Update README.md

93c8bb1 verified 8 months ago

4.18 kB

	---
	license: apache-2.0
	language:
	- en
	base_model:
	- deepseek-ai/DeepSeek-R1-Distill-Qwen-14B
	pipeline_tag: text-generation
	library_name: transformers
	tags:
	- text-generation-inference
	- math
	- moderately abliterated
	- abliterated
	- code
	- R1
	- RL
	---

	![1.png](https://cdn-uploads.huggingface.co/production/uploads/65bb837dbfb878f46c77de4c/-J-lJnQu2GDUgpjh8JIZk.png)

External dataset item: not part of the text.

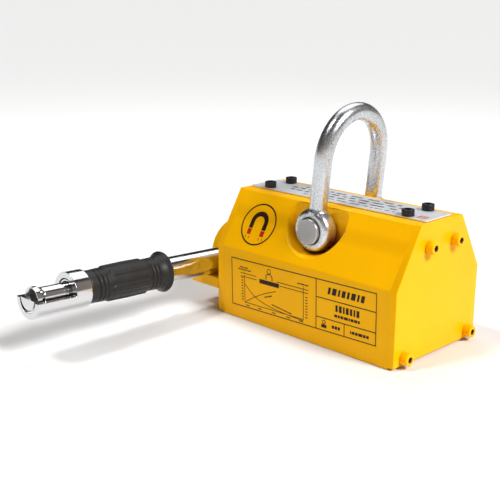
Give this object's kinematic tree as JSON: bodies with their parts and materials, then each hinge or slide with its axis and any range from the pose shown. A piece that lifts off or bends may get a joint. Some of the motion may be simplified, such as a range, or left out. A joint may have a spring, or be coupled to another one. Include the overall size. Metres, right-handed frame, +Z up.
{
  "type": "lifting magnet",
  "caption": "Switchable permanent lifting magnet: a yellow block with a shackle on top and a lever that turns the rotor between off and on.",
  "frame": {"origin": "centre of the plane of the pole faces, under the shackle", "axes": "+Z up to the shackle, X along the rotor with the lever at -X, and the lever pointing to the front, -Y, when off"},
  "size_m": [0.1978, 0.2466, 0.1597],
  "materials": {
    "paint": "gloss yellow enamel",
    "bare_steel": "turned and ground steel",
    "zinc": "dull zinc plating",
    "aluminium": "brushed",
    "chrome": "polished",
    "black_steel": "black oxide",
    "rubber": "matte",
    "brass": "satin",
    "magnet": "nickel plated magnets"
  },
  "bodies": {
    "housing": {"main_body": "paint", "pole_separator": "brass", "stator_magnet_left": "magnet", "stator_magnet_right": "magnet", "left_end_plate": "paint", "right_end_plate": "paint", "left_plate_screw_upper_front": "black_steel", "left_plate_screw_upper_rear": "black_steel", "left_plate_screw_lower_front": "black_steel", "left_plate_screw_lower_rear": "black_steel", "right_plate_screw_upper_front": "paint", "right_plate_screw_upper_rear": "paint", "right_plate_screw_lower_front": "paint", "right_plate_screw_lower_rear": "paint", "front_stop_block": "paint", "rear_stop_block": "paint", "front_stop_screw": "black_steel", "rear_stop_screw": "black_steel", "nameplate": "aluminium", "nameplate_screw_front_left": "black_steel", "nameplate_screw_front_right": "black_steel", "nameplate_screw_rear_left": "black_steel", "nameplate_screw_rear_right": "black_steel", "shackle_pin": "bare_steel", "pin_grub_screw": "black_steel", "shaft_seal": "rubber", "bearing_left_outer_ring": "bare_steel", "bearing_right_outer_ring": "bare_steel", "keeper_pin": "bare_steel"},
    "rotor": {"rotor_pole_front": "bare_steel", "rotor_pole_rear": "bare_steel", "rotor_magnet_left": "magnet", "rotor_magnet_right": "magnet", "rotor_flange_left": "bare_steel", "rotor_flange_right": "bare_steel", "rotor_flange_left_screw_front": "black_steel", "rotor_flange_left_screw_rear": "black_steel", "rotor_flange_right_screw_front": "black_steel", "rotor_flange_right_screw_rear": "black_steel", "bearing_left_inner_ring": "bare_steel", "bearing_right_inner_ring": "bare_steel", "bearing_left_balls": "brass", "bearing_right_balls": "brass", "lever_hub": "paint", "hub_key": "bare_steel", "hub_washer": "zinc", "hub_screw": "black_steel", "lever_tube": "chrome", "lever_set_screw": "black_steel", "grip": "rubber", "latch_barrel": "chrome", "barrel_pin": "bare_steel", "button_bush": "chrome", "rod_guide": "brass", "return_spring": "bare_steel"},
    "button": {"thumb_button": "chrome", "push_rod": "bare_steel", "latch_key": "bare_steel"},
    "shackle": {"shackle": "zinc"}
  },
  "joints": [
    {"name": "lever_swing", "type": "hinge", "parent": "housing", "child": "rotor", "pos_m": [0, 0, 0.0333], "axis": [-1, 0, 0], "range_deg": [0, 175.26]},
    {"name": "button_press", "type": "slide", "parent": "rotor", "child": "button", "axis": [0, 0.9991, -0.0414], "range_m": [0, 0.008], "stiffness_N_per_m": 900, "springref_m": -0.012, "deforming": ["return_spring"]},
    {"name": "shackle_swing", "type": "hinge", "parent": "housing", "child": "shackle", "pos_m": [0, 0, 0.075], "axis": [0, 1, 0], "range_deg": [-47, 36]}
  ]
}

	# Sombrero-R1-14B-Elite13

	> Sombrero-R1-14B-Elite13 is a fine-tuned variant of the DeepSeek-R1-Distill-Qwen-14B model, enhanced through reinforcement learning to serve as a high-performance reasoning assistant. It excels in both mathematical problem-solving and general-purpose conversational tasks. This model combines distilled efficiency with refined instruction-following behavior, offering an ideal balance of speed, capability, and coherence for complex interactive tasks.

	### Key Enhancements

	1. Reinforcement Learning Fine-Tuning
	Trained with reinforcement learning objectives to optimize for alignment, reward-guided reasoning, and helpfulness in conversation.

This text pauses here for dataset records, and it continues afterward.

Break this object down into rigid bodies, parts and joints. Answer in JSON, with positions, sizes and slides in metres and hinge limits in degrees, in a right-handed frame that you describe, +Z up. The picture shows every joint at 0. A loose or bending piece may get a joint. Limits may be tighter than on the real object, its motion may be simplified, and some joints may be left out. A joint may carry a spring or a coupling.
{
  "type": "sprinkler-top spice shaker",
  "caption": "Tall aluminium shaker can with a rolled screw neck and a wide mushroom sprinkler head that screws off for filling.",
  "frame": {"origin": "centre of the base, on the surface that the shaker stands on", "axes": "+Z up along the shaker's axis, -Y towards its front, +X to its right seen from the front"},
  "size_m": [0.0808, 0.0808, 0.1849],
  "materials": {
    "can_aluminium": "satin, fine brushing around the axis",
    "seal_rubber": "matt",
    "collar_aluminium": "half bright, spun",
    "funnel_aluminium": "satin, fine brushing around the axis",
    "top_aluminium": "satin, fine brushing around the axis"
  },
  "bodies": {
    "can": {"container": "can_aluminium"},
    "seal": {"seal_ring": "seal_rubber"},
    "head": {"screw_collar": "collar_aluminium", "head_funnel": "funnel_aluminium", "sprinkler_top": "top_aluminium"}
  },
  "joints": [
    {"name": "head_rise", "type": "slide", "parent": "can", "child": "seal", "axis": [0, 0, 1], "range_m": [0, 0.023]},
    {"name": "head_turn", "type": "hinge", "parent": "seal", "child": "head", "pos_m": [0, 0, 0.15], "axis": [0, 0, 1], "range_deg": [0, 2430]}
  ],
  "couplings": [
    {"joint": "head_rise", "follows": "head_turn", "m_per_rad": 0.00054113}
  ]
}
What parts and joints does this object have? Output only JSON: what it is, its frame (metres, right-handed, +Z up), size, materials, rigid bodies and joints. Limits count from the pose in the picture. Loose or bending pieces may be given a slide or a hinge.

	2. Mathematical Reasoning Proficiency
	Delivers accurate solutions and step-by-step breakdowns for algebra, calculus, number theory, logic puzzles, and applied mathematics.

	3. Instruction Adherence
	Capable of understanding and following multi-part instructions, including structured tasks and iterative refinement prompts.

	4. Expanded Context Handling
	Supports up to 128K tokens of context with output lengths up to 8K tokens, ideal for technical and educational use cases.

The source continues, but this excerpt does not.